As with Write-Output, sometimes using return $result makes things clearer and sometimes it’s a habit from other programming languages where functions must return results in a single place – so multiple parts must be gathered and then returned. Here’s something which combines the results of 3 queries and returns them:

  $result  = (Get-SQL $sqlQuery1)
  $result += (Get-SQL $sqlQuery2)
  $result +  (Get-SQL $sqlQuery3)

The first line assigns an array of database rows to a variable, the second appends more rows and the third returns these rows together with the results of a third query. You need to look at the operator in each line to figure out which sends to the pipeline.

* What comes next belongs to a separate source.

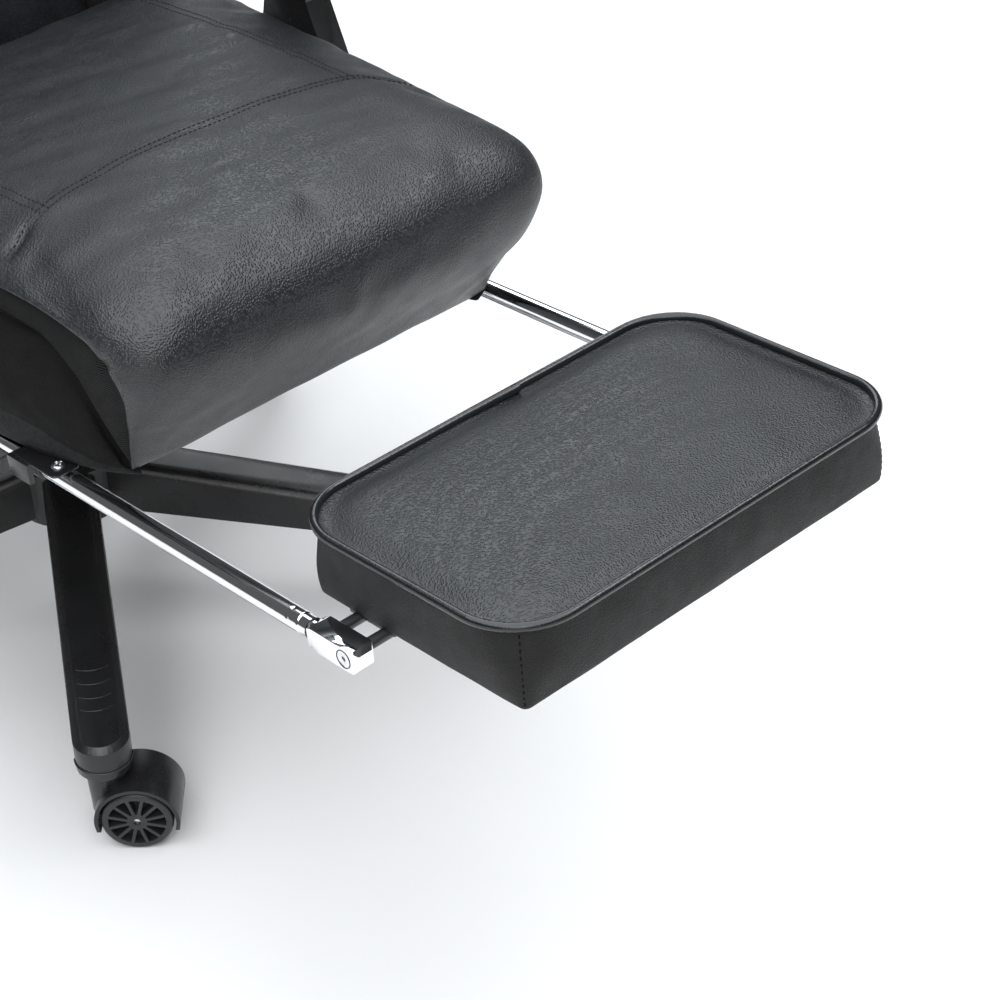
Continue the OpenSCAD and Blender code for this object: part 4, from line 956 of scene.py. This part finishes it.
def back_bolsters():
    rows = []
    for f in ends_and(40):
        u = mix(10, BACK_TOP, f)
        e = mix(0.4, 1, end_round(f, 0.09))
        x0 = centre_half(f) + 0.8
        x1 = back_half(u) + 4 * (-1 if u < 0.3 * BACK_H else 1)
        w = (x1 - x0) / 2 * mix(0.8, 1, e)
        t = 108 * mix(1, 0.85, f) * e * lookup(u / BACK_H, LOW_CUT)
        rows.append(raised(ring(w, w, -t, -0.4, 26, 8, 8, 7), u) + (x0 + w, 0, 0))
    for side, name in ((1, "back_bolster_left"), (-1, "back_bolster_right")):
        bolster = ring_skin(name, np.array(rows) * (side, 1, 1), BACK)
        bolster = plumped(bolster, BACK, 0.006, 2.0, 12, 0.8, 55, 11)
        cushion(bolster, "back", SIDE_LEATHER, ["back_bolsters"])


def head_cushion_cover():
    rows = []
    for f in ends_and(40):
        u = mix(BACK_TOP + 3, BACK_H + 4, f)
        e = end_round(f, 0.3)
        w = back_half(u) + 4 * (2 * e - 1.5)
        t = 78 * mix(0.4, 1, e)
        rows.append(raised(ring(w, w, -t, -0.4, 24, 8, 12, 7), u))
    head = ring_skin("head_cushion_cover", rows, BACK)
    head = plumped(head, BACK, 0.007, 2.5, 14, 0.8, 60, 13)
    cushion(head, "back", TOP_LEATHER, ["head_cushion"])


def back_rear_panel():
    rows = []
    for f in ends_and(60):
        u = mix(6, BACK_H + 2, f)
        w = back_half(u) - 2
        t = 30 * mix(0.3, 1, end_round(f, 0.12))
        rows.append(raised(ring(w, w, 12.4, 12 + t, 3, 19 * t / 30, 12, 6), u))
    rear = doubled(ring_skin("back_rear_panel", rows, BACK))
    wrinkle(rear, BACK, 0.6, 80, 17)
    cushion(rear, "back", SIDE_LEATHER, ["rear_cover"])


def back_edge():
    """The piping round the back's edge, and the strip that covers its board's edge."""
    outline = [(back_half(u) + 1, SEAM_Y, u) for u in np.linspace(14, BACK_H - 10, 60)]
    end = back_half(BACK_H) - 12
    loop = outline + [(x, SEAM_Y, BACK_H + 1) for x in np.linspace(end, -end, 12)]
    loop += [(-x, y, z) for x, y, z in outline[::-1]]
    edge = even(loop, 8)
    trim("back_edge_piping", [edge], BACK, PIPING_TREE, PIPING, "back", Radius=0.003)
    way = np.gradient(edge, axis=0)
    out = np.column_stack([way[:, 2], 0 * way[:, 0], -way[:, 0]])
    out /= np.linalg.norm(out, axis=1, keepdims=True)
    out *= np.sign((out * (edge - (0, SEAM_Y, BACK_H / 2))).sum(1).mean())
    strip = Sewing("back_edge_strip")
    strip.patch([edge + out * o + (0, y - SEAM_Y, 0) for o, y in STRIP_SECTION], 0)
    cushion(strip.piece(BACK), "back", SIDE_LEATHER)


# Arm pads: each level is a share of the height, and how far in it lies by the pad's half width

ARM_LEVELS = [(0, 0.16), (0.06, 0.09), (0.12, 0.04), (0.25, 0.015), (0.4, 0), (0.55, 0.008),
              (0.7, 0.03), (0.8, 0.06), (0.88, 0.1), (0.94, 0.17), (0.97, 0.24), (1, 0.42)]
ARM_X, ARM_HALF, ARM_FRONT, ARM_REAR = 268, 45, -155, 105
ARM_LOW, ARM_H, ARM_SEAM_Z = 324.4, 26, 334.8


def arm_pads():
    for side, label in ((1, "left"), (-1, "right")):
        rows = []
        for h, share in ARM_LEVELS:
            i = share * ARM_HALF
            w = ARM_HALF - i
            flat = ring(w, w, ARM_FRONT + i, ARM_REAR - i, w * 0.7, w * 0.7, 12, 8)
            rows.append(raised(flat, ARM_LOW + h * ARM_H) + (ARM_X, 0, 0))
        pad = ring_skin("arm_pad_cover_" + label, np.array(rows) * (side, 1, 1), SEAT, (0, 1, 4))
        inflate(pad, 0.003, 1.5, 10)
        pad = doubled(pad)
        cushion(pad, "seat", TOP_LEATHER, ["arm_pad_" + label])
        w = ARM_HALF + 0.3
        flat = ring(w, w, ARM_FRONT - 0.3, ARM_REAR + 0.3, 31.5, 31.5, 24, 12)
        seam = (raised(flat, ARM_SEAM_Z) + (ARM_X, 0, 0)) * (side, 1, 1)
        trim("arm_pad_piping_" + label, [seam], SEAT, PIPING_TREE, PIPING, "seat", closed=True,
             Radius=0.002)


# Hard pieces: the CAD form with softened edges

def softened(node, edge, material, segments=2, rework=None):
    """A copy of a CAD node with its faces made whole and its edges rounded, in its place."""
    source = frame["nodes"][node]
    work = bmesh.new()
    work.from_mesh(source.data)
    bmesh.ops.remove_doubles(work, verts=work.verts, dist=2e-6)
    bmesh.ops.dissolve_limit(work, angle_limit=math.radians(0.6), verts=work.verts, edges=work.edges)
    mesh = bpy.data.meshes.new(node + "_finished")
    work.to_mesh(mesh)
    work.free()
    piece = new_piece(node + "_finished", mesh)
    layer = piece.modifiers.new("edges", "BEVEL")
    layer.width, layer.segments, layer.limit_method = edge * MM, segments, "ANGLE"
    layer.angle_limit, layer.use_clamp_overlap = math.radians(32), True
    piece = baked(piece)
    if rework:
        rework(piece.data)
    body = body_of(source)[0]
    return fit(piece, body, material, [node], sharp=40)


def keep(node, material):
    """A CAD node that stays, with its own finish."""
    piece = frame["nodes"][node]
    piece.data.materials.clear()
    piece.data.materials.append(material)


ARM_REACH, TIP_HALF, BASE_TURN = 322, 21.5, -31.2
TIP_START, SCOOP_START, SCOOP_RADIUS, SCOOP_DEPTH = 250, 302, 14.5, 4.4
GRIP_LINES = (264.5, 279, 293.5, 306.5)


def arm_axes(i):
    """Outwards and sideways along a base arm."""
    angle = math.radians(-90 + BASE_TURN + 72 * i)
    return (np.array((math.cos(angle), math.sin(angle), 0)),
            np.array((-math.sin(angle), math.cos(angle), 0)))


def eased(x):
    """0 to 1, starting and stopping softly."""
    return x * x * (3 - 2 * x)


def cut_tips(mesh):
    """A scooped hollow in the top of each arm's end, over a fine grid of cuts."""
    work = bmesh.new()
    work.from_mesh(mesh)
    for i in range(5):
        out, over = (Vector(axis) for axis in arm_axes(i))
        cuts = ((out, np.arange(SCOOP_START, ARM_REACH + 20, 2.0)), (over, np.arange(-19, 20, 2.0)))
        for axis, places in cuts:
            for at in places:
                near = {f for f in work.faces if f.normal.z > 0.3
                        and (f.calc_center_median() / MM).dot(out) > TIP_START}
                near |= {e for f in near for e in f.edges} | {v for f in near for v in f.verts}
                bmesh.ops.bisect_plane(work, geom=list(near), plane_co=axis * float(at) * MM,
                                       plane_no=axis, dist=1e-6)
        for v in work.verts:
            r, t = (v.co / MM).dot(out), (v.co / MM).dot(over)
            if r < SCOOP_START or v.normal.z < 0.3:
                continue
            q = math.hypot(t, max(0, r - ARM_REACH) * 1.3) / SCOOP_RADIUS
            inside = min(1, max(0, (1.12 - q) / 0.34))
            rise = min(1, max(0, (r - SCOOP_START - 1) / 20))
            v.co.z -= SCOOP_DEPTH * MM * eased(inside) * eased(rise)
    work.to_mesh(mesh)
    work.free()


def base_arm_tips(star):
    """Raised grip lines across each arm's end and the lip round its foot."""
    lines, lips = [], []
    foot = TIP_HALF + 0.1
    for i in range(5):
        out, over = arm_axes(i)
        for r in GRIP_LINES:
            arc = [out * (r - 4 * (t / 16) ** 2) + over * t + (0, 0, 130)
                   for t in np.linspace(-15.5, 15.5, 18)]
            lines.append(on_surface(star, MILLIMETRES, arc))
        lips.append([out * (ARM_REACH + foot * math.cos(a)) + over * foot * math.sin(a) + (0, 0, 76)
                     for a in np.radians(np.linspace(-92, 92, 40))])
    trim("arm_grip_lines", lines, MILLIMETRES, PIPING_TREE, NYLON, "base", "nylon", Radius=0.0006)
    trim("arm_foot_lips", lips, MILLIMETRES, PIPING_TREE, NYLON, "base", "nylon", Radius=0.0009)


# Footrest rods and their guides' tabs, in the seat frame

ROD_X, ROD_Z, ROD_R = 180, 19.7, 7.2
HEAD_FACE = 8.5
GUIDE_X = 183
DENT_Y, DENT_DEPTH, DENT_WIDTH = -517, 0.3, 1.1


def turned(sewing, profile, x, dents=(), closed=True):
    """A turned form along a rod, from (y, radius) stations, with small pressed dents."""
    angle = np.linspace(0, 2 * math.pi, 48, endpoint=False)
    rows = []
    for y, r in profile:
        radius = np.full(len(angle), float(r))
        for facing in dents:
            gap = (angle - facing + math.pi) % (2 * math.pi) - math.pi
            radius -= DENT_DEPTH * np.exp(-((gap * r / DENT_WIDTH) ** 2)
                                          - ((y - DENT_Y) / DENT_WIDTH) ** 2)
        rows.append(np.column_stack([x + radius * np.cos(angle), np.full(len(angle), y),
                                     ROD_Z + radius * np.sin(angle)]))
    sewing.patch(rows, 0, around=True)
    if closed:
        sewing.fan(rows[0], 0)
        sewing.fan(rows[-1], 0)


def footrest_rods():
    rods, rings = Sewing("footrest_rods_turned"), Sewing("rod_seal_rings")
    profile = [(-152.2, 3.0), (-153.4, 3.4), (-153.4, 5.0), (-152.0, 5.6), (-152.4, 6.6),
               (-153.6, ROD_R)]
    profile += [(y, ROD_R) for y in np.linspace(-165, -506, 22)]
    profile += [(y, ROD_R) for y in np.arange(-508, -526, -0.7)]
    profile += [(-526.2, 7.1), (-526.7, 6.75), (-530, 6.7), (-533.9, 6.7), (-534.3, 6.2), (-538, 6.1)]
    seal = [(-534.1, 6.15), (-534.1, 7.0), (-534.9, 7.0), (-534.9, 6.15)]
    up = math.pi / 2
    for x in (-ROD_X, ROD_X):
        out = math.pi if x < 0 else 0
        turned(rods, profile, x, dents=(up, up + (out - up) * 0.7, -up))
        turned(rings, seal, x, closed=False)
    fit(rods.piece(SEAT), "footrest", CHROME, ["footrest_rods"], sharp=30)
    fit(rings.piece(SEAT), "footrest", NYLON, sharp=30)


def cross_screw(sewing, centre, radius, height):
    """A pan head with its cross recess, facing up."""
    centre = np.array(centre)
    rows = []
    for share in (1.0, 1.0, 0.97, 0.9, *np.linspace(0.82, 0.06, 15)):
        rise = height * math.sqrt(max(0, 1 - share ** 4)) if rows else -0.2
        row = []
        for a in np.arange(56) * 2 * math.pi / 56:
            x, y = radius * share * math.cos(a), radius * share * math.sin(a)
            along, aside = max(abs(x), abs(y)), min(abs(x), abs(y))
            cut = min(1, max(0, (0.62 - along / radius) / 0.1))
            cut *= min(1, max(0, (0.17 - aside / radius) / 0.07))
            row.append(centre + (x, y, rise - 0.75 * height * cut))
        rows.append(row)
    sewing.patch(rows, 0, around=True)
    sewing.fan(rows[-1], 0)


def guide_tabs():
    tabs, screws = Sewing("guide_tabs"), Sewing("guide_tab_screws")
    levels = ((27.7, 1.2), (27.9, 0.8), (28.3, 0.2), (29.1, 0.2), (29.6, 0.7), (29.7, 1.2))
    for side in SIDES:
        rows = []
        for z, inset in levels:
            flat = ring(11 - inset, 11 - inset, -281 + inset, -232 - inset, 4, 2, 8, 6)
            rows.append((raised(flat, z) + (GUIDE_X, 0, 0)) * (side, 1, 1))
        tabs.patch(rows, 0, around=True)
        tabs.fan(rows[0], 0)
        tabs.fan(rows[-1], 0)
        cross_screw(screws, (GUIDE_X * side, -270, 29.7), 5.2, 2.4)
    fit(tabs.piece(SEAT), "seat", NYLON, sharp=40)
    fit(screws.piece(SEAT), "seat", ZINC, sharp=50)


def pivot_screw_painted_shade():
    """Painted shade: a dark ring round each pivot screw's head and a dark disc sunk in its socket, made
    as thin dark nylon.
    """
    painted_shade_rings = Sewing("pivot_screw_painted_shade")
    # Painted shade as dark nylon: a ring just proud of the head's face at its rim, and a disc inside
    # its socket
    shade_ring = ((5.7, 0), (5.8, 0.25), (6.4, 0.25), (6.5, 0))
    socket_shade = ((1.9, -0.5), (1.7, -0.45))
    for side in SIDES:
        for section, count in ((shade_ring, 48), (socket_shade, 6)):
            angle = np.linspace(0, 2 * math.pi, count, endpoint=False)
            rows = []
            for r, proud in section:
                face = np.full(count, side * (ROD_X + HEAD_FACE + proud))
                rows.append(np.column_stack([face, PIVOT_Y + r * np.cos(angle),
                                             ROD_Z + r * np.sin(angle)]))
            painted_shade_rings.patch(rows, 0, around=True)
            if section is socket_shade:
                painted_shade_rings.fan(rows[-1], 0)
    fit(painted_shade_rings.piece(SEAT), "footrest", NYLON, sharp=30)


def hard_pieces():
    base_arm_tips(softened("base_star", 1.2, NYLON, segments=3, rework=cut_tips))
    for i in range(1, 6):
        softened(f"caster_{i}_hood", 1.1, NYLON, segments=3)
        softened(f"caster_{i}_wheels", 0.5, WHEEL)
        keep(f"caster_{i}_axle", ZINC)
    for node in ("caster_stems", "lift_rod", "lift_clip", "lift_button", "rock_pin", "recliner_pins"):
        keep(node, ZINC)
    for node, edge, finish in (
            ("lift_tube", 0.6, BLACK_STEEL), ("cover_lower", 0.7, NYLON), ("cover_middle", 0.7, NYLON),
            ("cover_upper", 0.7, NYLON), ("lift_piston", 0.6, BLACK_STEEL),
            ("tilt_housing", 0.9, BLACK_STEEL), ("height_lever", 0.3, BLACK_STEEL),
            ("height_lever_grip", 0.8, NYLON), ("tension_knob", 1.2, NYLON),
            ("seat_plate", 0.6, BLACK_STEEL), ("frame_bolts", 0.6, ZINC),
            ("side_plate_left", 1.0, BLACK_STEEL), ("side_plate_right", 1.0, BLACK_STEEL),
            ("rod_guides", 0.6, NYLON), ("guide_screws", 0.3, ZINC),
            ("arm_post_left", 2.0, NYLON), ("arm_post_right", 2.0, NYLON),
            ("rod_stops", 0.5, BLACK_STEEL), ("rod_heads", 1.5, CHROME), ("pivot_screws", 0.3, ZINC),
            ("pad_hinge_bars", 0.5, BLACK_STEEL), ("recliner_arms", 0.8, BLACK_STEEL),
            ("recliner_covers", 1.2, NYLON), ("recline_lever", 1.2, NYLON)):
        softened(node, edge, finish)
    footrest_rods()
    guide_tabs()
    pivot_screw_painted_shade()
    keep("seat_pan", LINING)
    keep("pad_board", LINING)
    keep("back_board", BOARD)


aim_camera()
studio()
hard_pieces()
seat_cover()
footrest_pad()
back_centre_cushion()
back_bolsters()
head_cushion_cover()
back_rear_panel()
back_edge()
arm_pads()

Arguably this it is clearer to replace the last line with this:

  $result += (Get-SQL $sqlQuery3)
  return $result

When there are 3 or 4 lines between introducing $result and putting it into the pipeline this is OK. But lets say there are 50 lines of script between storing the results of the first query and appending the results of the second. Has the script been made clearer by storing a partial result … or would you see something being appended to $result and look further up the script for where it was originally set and anywhere it was changed? This example does nothing with the combined segments (like sorting them) we’re just following an old habit of only outputting in one place. Not outputting anything until we have everything can mean it takes a lot longer to run the script – we could have processed all the results from the first query while waiting for the second to run. I would dispense with the variable entirely and use

  Get-SQL $sqlQuery1
  Get-SQL $sqlQuery2
  Get-SQL $sqlQuery3

If there is a lot of script between each I’d then use a #region around the lines which lead up to each query being run

#region build query and return rows for x

#etc etc

Get-SQL $sqlQuery1
#endregion

so when I collapse the outlining regions in my editor I see

#region build query and return rows for x

#region build query and return rows for y

#region build query and return rows for z

Which gives me a very good sense of what the script is doing at a high level and then I can drill into the regions if I need to. If I do need to do something to the combined set of rows (like sorting) then my collapsed code might become

#region build query for x and keep rows for sorting later

#region build query for y and keep rows for sorting later

#region build query for z and keep rows for sorting later

#region return sorted and de-duplicated results of x,y and z

Both outlines give a sense of where there should be output and where any output might be a bug.

In conclusion.

When you see lots of echo / Write-Output commands that’s usually a bad sign – it’s usually an indication of too many formatted strings going into the pipeline, but Write-Output is not automatically bad when used sparingly – and used properly return isn’t bad either. But if you find yourself adding either for clarity it should make you ask “Is there a better way”.